Microsoft could seek to replace Yahoo’s board with directors more favorable to its point of view. Yahoo has set a March 14 deadline for shareholders to nominate directors.
“Acquisitions, especially in technology, are prone to high risk and high failure rates. Hostile transactions make it even more difficult for acquisitions to be a success,” said Andy Miedler, technology analyst at Edward Jones. “Microsoft clearly knows this.”
RBC Capital cut its rating on Microsoft to “sector perform” from “outperform” and cut its target price to $31 from $40, saying the company would be distracted with the acquisition and extended integration with Yahoo if successful.
Microsoft shares fell 1.23 percent to $28.21 in Nasdaq trade. The stock has lost 13 percent since the company went public with its bid for Yahoo, losing about $41 billion in market value — close, ironically, to the amount of the bid.
Microsoft announced the half-stock, half-cash offer on February 1. At the time, the bid represented a 62 percent premium to Yahoo’s stock price. The offer was originally worth $44.6 billion, but is now worth $41.6 billion.
Yang, who founded Yahoo with David Filo as a graduate student at Stanford University, has taken steps to try to keep the company independent, including considering an alternate tie-up in which Google would handle its search operations.
The company might also make a new approach to Time Warner Inc’s AOL Internet division, the Times of London said on Monday. Time Warner declined comment on the story.
Yahoo shareholders may not have much patience for a drawn-out battle, particularly as the company continues to lose market share to Google. Yahoo last month disappointed Wall Street with its 2008 revenue forecasts, promising to cut jobs and shore up its Web advertising with new investment.
A dissident group of Yahoo shareholders said on Sunday it had launched a campaign to sell their shares as a block.

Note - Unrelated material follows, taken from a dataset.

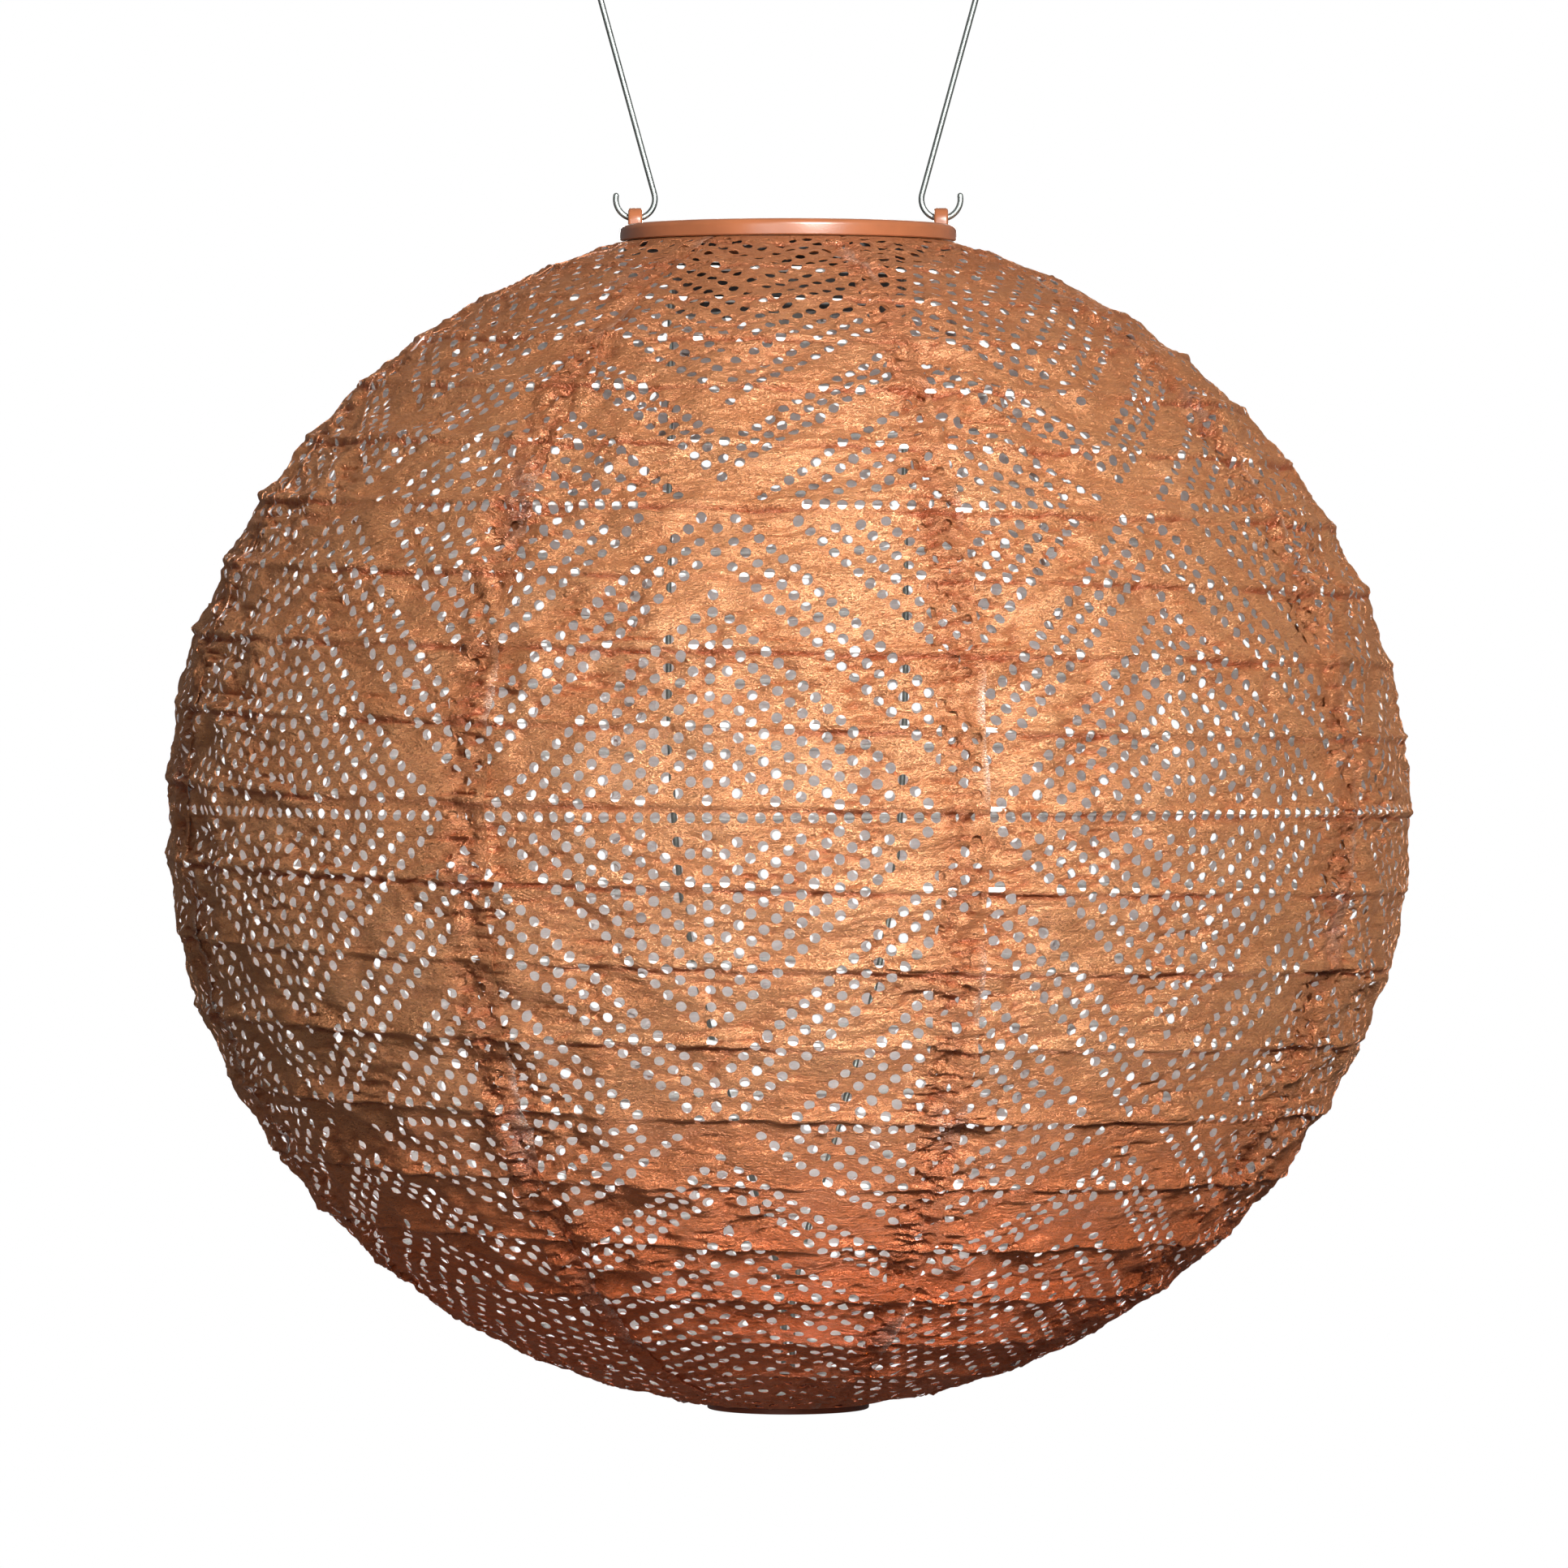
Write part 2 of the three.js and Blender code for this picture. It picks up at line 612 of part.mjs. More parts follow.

Eric Jackson, leader of a group of shareholders representing less than 1 percent of Yahoo shares, said his group was prepared to negotiate separately with Microsoft or any other bidder.
Big institutional shareholders, many of whom holds shares in both companies, have not publicly endorsed Microsoft’s bid. T. Rowe Price, the Baltimore-based money manager which owns 18 million Yahoo shares and 129.4 million Microsoft shares as of the end of September, said it is still evaluating the bid.
In the e-mail to employees, Yang said Yahoo was well positioned to capture a larger share of a global online advertising market that is expected to grow to $75 billion in 2010 from $45 billion in 2007.
The letter, written entirely in lower-case letters to reflect the quirky corporate culture of the Web pioneer, said the company was seeking to drive a 15 percent per year increase in visits to Yahoo.com and other central sites.
The company is seeking to keep its 14,000 employees placated as it girds for what is shaping up to be a potentially drawn-out, hostile takeover battle with Microsoft.
Goldman, Sachs & Co, Lehman Brothers and Moelis & Co are working as financial advisers to Yahoo; Skadden, Arps, Slate, Meagher & Flom is Yahoo’s legal adviser. Munger Tolles & Olson is acting as counsel to Yahoo’s outside directors.